We're straying from that premise, however. We spend an inordinate amount of time attempting to change the rules ... as in moving Nebraska to a winner-take-all state. Or, as we've watched for several years now, trafficking in convoluted and unfounded charges of election rigging, going farther and farther down conspiratorial rabbit holes.

One of the enduring images of the 2024 election season will be of Wausau, Wis., Mayor John Diny, wheeling away the city's only ballot drop box on a dolly outside Wausau City Hall. Wausau is a city of about 40,000 in north-central Wisconsin. The state allows local communities to decide whether or not to use drop boxes.
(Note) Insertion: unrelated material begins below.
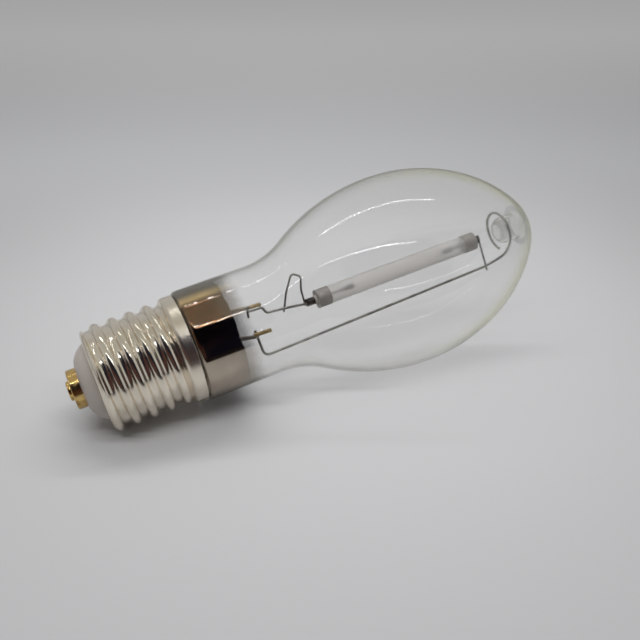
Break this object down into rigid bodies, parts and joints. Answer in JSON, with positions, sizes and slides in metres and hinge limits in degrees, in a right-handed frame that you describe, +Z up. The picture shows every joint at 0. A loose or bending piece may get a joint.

Nevertheless, Diny, a Republican, was acting on his own, determined to change the election not by a better policy or a clearer vision or even an unimpeachable life of moral virtue but rather by an evidence-free nose-thumbing at a couple democratic processes. Diny's dollying was devious ... and potentially illegal. The county's district attorney has asked the Wisconsin Department of Justice to open an official investigation of Diny.

Dodgy forces have altered the lay of today's political landscape. We can reminisce about past elections, tell ourselves they were about ideas and persuasion. I do sometimes, even though today most politics is about winning rather than governing. Still, our wont to recalibrate the voting process — either before or after the count — is a bad look for a democracy.

To wit: One state senator in the mansion meeting has vowed to introduce legislation in the next regular session to permanently ground the rising blue dot.

Which makes one wonder if that's the only idea they have.